Sorry, I'm thinking as I type, here.
 

ender_wiggin said:
Wizards should have all of them maxed out, or at least most of them. The ones he doesn't max out are his weak schools / prohibited schools. That's the point of the wizard - he is proficient at casting an enormous variety of spells. The wizards limiting factor is the low amount of spells he can cast every day.

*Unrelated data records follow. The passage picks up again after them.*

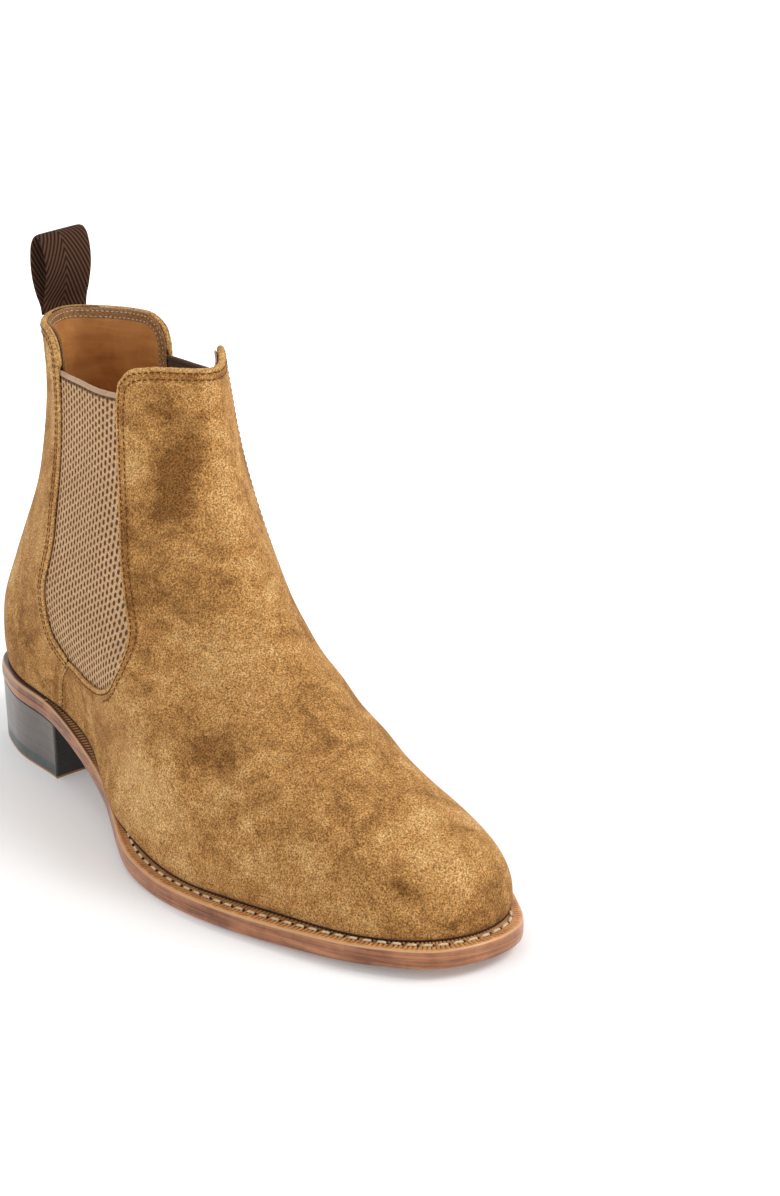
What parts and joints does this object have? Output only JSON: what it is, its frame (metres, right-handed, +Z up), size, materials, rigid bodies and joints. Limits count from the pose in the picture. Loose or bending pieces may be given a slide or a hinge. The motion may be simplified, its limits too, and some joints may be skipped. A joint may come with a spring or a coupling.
{
  "type": "chelsea boot",
  "caption": "Ankle-high suede chelsea boot with elastic side gores, a webbing pull loop, a welted leather sole and a stacked heel.",
  "frame": {"origin": "on the ground under the middle of the sole's bounding box", "axes": "+X to the toe, +Y to the inner (medial) side of this right boot, +Z up"},
  "size_m": [0.3001, 0.1039, 0.2026],
  "materials": {
    "suede": "brushed tan suede",
    "lining": "smooth calf lining",
    "elastic": "ribbed elastic webbing",
    "webbing": "herringbone webbing",
    "sole_leather": "burnished sole leather",
    "welt_leather": "waxed welting leather",
    "heel_leather": "stacked leather, waxed and polished",
    "heel_rubber": "moulded rubber",
    "insole_leather": "plain vegetable-tanned leather",
    "stiffener": "stiff leather board",
    "cork": "pressed cork",
    "steel": "plain"
  },
  "bodies": {
    "root": {"back_lining": "lining", "back_panel": "suede", "back_stay": "stiffener", "cork_filler": "cork", "gore_hem_lateral": "elastic", "gore_hem_medial": "elastic", "gore_lateral": "elastic", "gore_medial": "elastic", "heel_counter": "stiffener", "heel_lift_1": "heel_leather", "heel_lift_2": "heel_leather", "heel_lift_3": "heel_leather", "heel_nails": "steel", "heel_rand": "welt_leather", "heel_seat_filler": "insole_leather", "heel_top_piece": "heel_rubber", "heel_wedge_lift": "heel_leather", "insole": "insole_leather", "insole_rib": "insole_leather", "instep_crease": "suede", "instep_crease_lining": "lining", "outsole": "sole_leather", "pull_loop_tails": "webbing", "shank": "steel", "sock_liner": "lining", "toe_puff": "stiffener", "vamp": "suede", "vamp_lining": "lining", "welt": "welt_leather"},
    "front_shaft": {"front_shaft": "suede", "front_shaft_lining": "lining"},
    "pull_loop": {"pull_loop": "webbing"}
  },
  "joints": [
    {"name": "shaft_stretch", "type": "hinge", "parent": "root", "child": "front_shaft", "pos_m": [-0.01, 0.00305, 0.064], "axis": [0, 1, 0], "range_deg": [0, 8], "stiffness_Nm_per_rad": 8, "deforming": ["gore_lateral", "gore_medial", "gore_hem_lateral", "gore_hem_medial", "instep_crease", "instep_crease_lining"]},
    {"name": "pull_loop_flop", "type": "hinge", "parent": "root", "child": "pull_loop", "pos_m": [-0.117, 0.00305, 0.1764], "axis": [0, 1, 0], "range_deg": [-60, 60]}
  ]
}
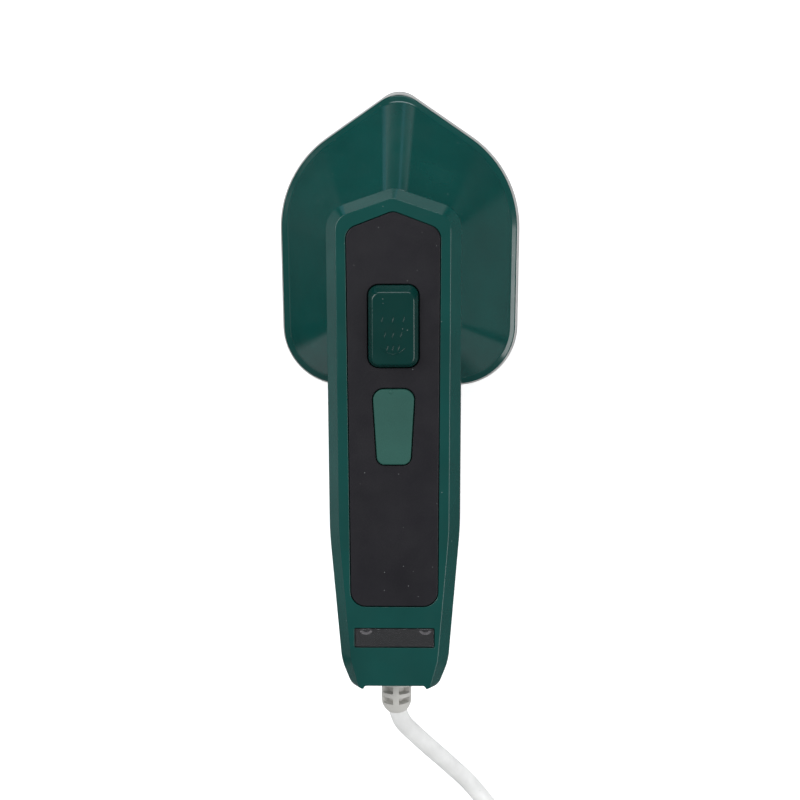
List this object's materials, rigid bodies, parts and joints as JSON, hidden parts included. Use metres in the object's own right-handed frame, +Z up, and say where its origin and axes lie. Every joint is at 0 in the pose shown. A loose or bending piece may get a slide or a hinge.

I disagree. One of the main reasons I designed this system was to limit versatility. Versatility is good to some degree, but when your character has a spell for every situation, I think it ruins a character's creativity when coming up with solutions. Besides being the enemy of unity, some level of specificity provides for a more interesting campaign in my experience. I think that casters should be able to max out roughly 50% of the available spells and have weak access to maybe another 25%. If they are lacking the spells of another domain, they'll have to enlist the help of somebody with more capacity in that particular area.

After all, granting casters spontaneous casting should come with some strings attached; otherwise their power is simply increased from before.

ender_wiggin said:
Rogue's of course, should have the magic skills as cross-class? By using his additional skills to wield magic, he's missing out of crucial rogue skills like move silently, hide, forgery, etc.

But even if a rogue has his skills as cross-class and you count wizards as having 2+INT skill points, wizards won't be able to maximize 8 school-skills. Rogues investing in these schools cross class would have a lower upper limit on the maximum power they could have at any time but would have more skill points available to invest (twice as many, actually - with rogue skills counting for half).